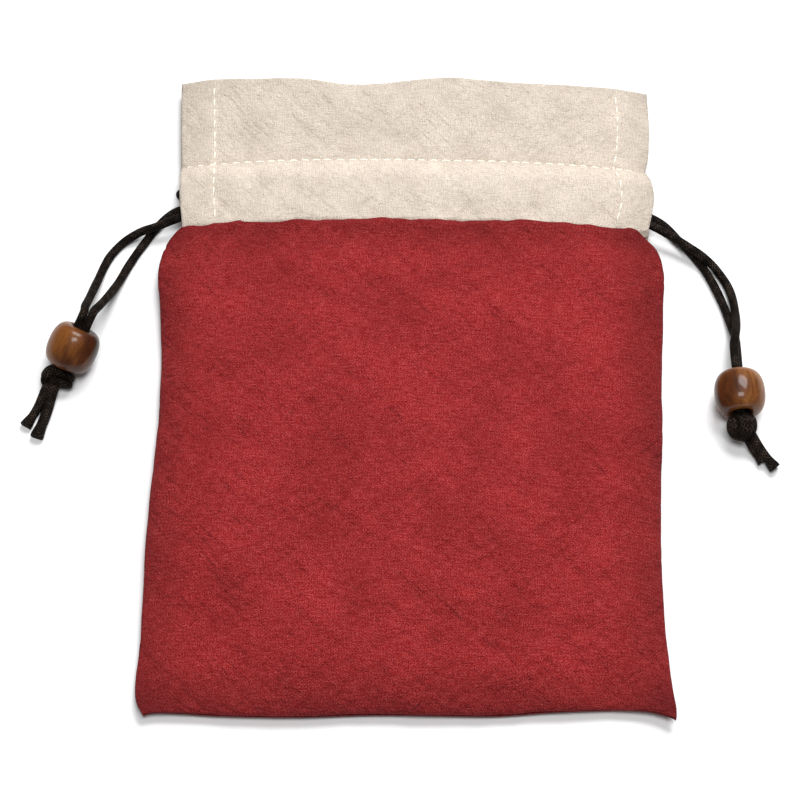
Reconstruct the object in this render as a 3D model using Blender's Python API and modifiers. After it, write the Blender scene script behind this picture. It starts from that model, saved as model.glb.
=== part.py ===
"""Kinchaku drawstring pouch, lying on its back.

Origin: middle of the pouch's footprint, on the table. +X is to the right, +Y towards the mouth, +Z up.
Red front and back panels are sewn together down the sides and along the bottom. Each carries a linen band,
folded double at the mouth: the upper part of a band is the header, the lower part the channel for the cords.
Two cords pull against each other. Each runs through both channels, turns back at the far side, and leaves
where it came in; outside, its two strands pass through a wooden bead and are knotted together.
"""

import bmesh
import bpy
import numpy as np
from mathutils import Vector

MM = 0.001

# Pouch
POUCH_LENGTH = 178 * MM
HALF_LENGTH = POUCH_LENGTH / 2
PANEL_TOP = 46 * MM  # where the red panels end and the bands begin
SEAM_GAP = 0.35 * MM
CLOTH = 0.8 * MM
FRONT_RIM = 2.85 * MM  # height of the front panel's edge at the side and bottom seams
BACK_RIM = 2.0 * MM
DOME = 7.5 * MM  # rise of the front panel above its edge
# Half width of the red panels, from the bottom up: a slight waist, and rounded shoulders under the bands
PANEL_OUTLINE = [
    (-89, 66.5), (-70, 66), (-40, 65.3), (-5, 64.4), (20, 65.2), (36, 66), (41, 65), (44, 62.8), (46, 59.5)
]

# Linen bands
HALF_BAND = 60 * MM
BAND_BOTTOM = PANEL_TOP + SEAM_GAP
CHANNEL_TOP = 64 * MM
LINEN = 0.4 * MM
LAYER_GAP = 0.3 * MM
FOLD_RADIUS = (LINEN + LAYER_GAP) / 2
BACK_CHANNEL_TOP = 3.5 * MM
FRONT_CHANNEL_TOP = (7.3 * MM, 11.7 * MM)  # at the sides, at the middle
FRONT_CHANNEL_UNDER = (3.8 * MM, 8.2 * MM)
FRONT_HEADER = (2.6 * MM, 9.5 * MM)
BACK_HEADER = 0.55 * MM
UNDER_RISES = (26 * MM, 43 * MM)  # the front channel's under side climbs between these distances from the middle

# Cords, beads and knots
CORD = 2.0 * MM
CORD_STEP = 2.3 * CORD  # spacing of a cord's control points
STRAND_OFFSET = 1.15 * MM  # of each strand from the bead's axis
BEAD_HALF_LENGTH = 5.5 * MM
BEAD_RADIUS = 6.6 * MM
BEAD_END_RADIUS = 4.4 * MM
BORE_RADIUS = 2.8 * MM
LEFT_BEAD = Vector((-86.8, 8.9, 7.0)) * MM
LEFT_AXIS = Vector((0.411, 0.741, 0.53)).normalized()  # out of the bead towards the pouch
LEFT_SPREAD = Vector((0.874, -0.485, 0)).normalized()  # from the front strand to the back strand
LEFT_STRAIGHT = 3.5 * MM  # the strands run straight this far out of the bead
RIGHT_BEAD = Vector((84.3, -2.1, 6.65)) * MM
RIGHT_AXIS = Vector((-0.05, 1, 0)).normalized()
RIGHT_SPREAD = Vector((0.4, 0.02, -0.92)).normalized()
RIGHT_STRAIGHT = 7 * MM

# Routes, in millimetres, each point chosen by hand. A run is the stretch inside the channels.
LEFT_RUN = [
    (-60.2, 48.6, 5.55), (-55, 49.9, 6.5), (-47, 52.6, 7.85), (-38, 55.3, 8.9), (-26, 56.6, 9.7), (0, 56.8, 9.95),
    (26, 56, 9.7), (40, 54, 8.6), (51, 51.8, 7.0), (57, 51, 6.0), (60.2, 50.7, 5.5),
    (62, 50.2, 4.9), (62.7, 49.9, 3.65), (62, 49.6, 2.3), (60.3, 49.4, 1.7), (57, 49.2, 1.7), (30, 49.5, 1.75), (0, 50.5, 1.75), (-30, 51.8, 1.75), (-60.2, 53, 1.75),
]
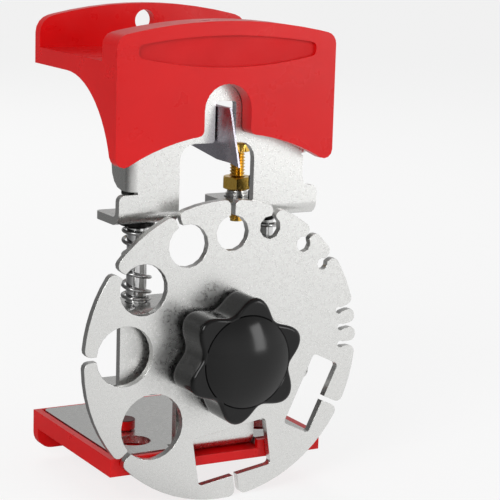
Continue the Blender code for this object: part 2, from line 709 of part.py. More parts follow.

────

Job =
Copy each line of the entries that includes the word "Blender".

Answer below =
Reconstruct the object in this render as a 3D model using Blender's Python API and modifiers. After it, write the Blender scene script behind this picture. It starts from that model, saved as model.glb.
Continue the Blender code for this object: part 2, from line 709 of part.py. More parts follow.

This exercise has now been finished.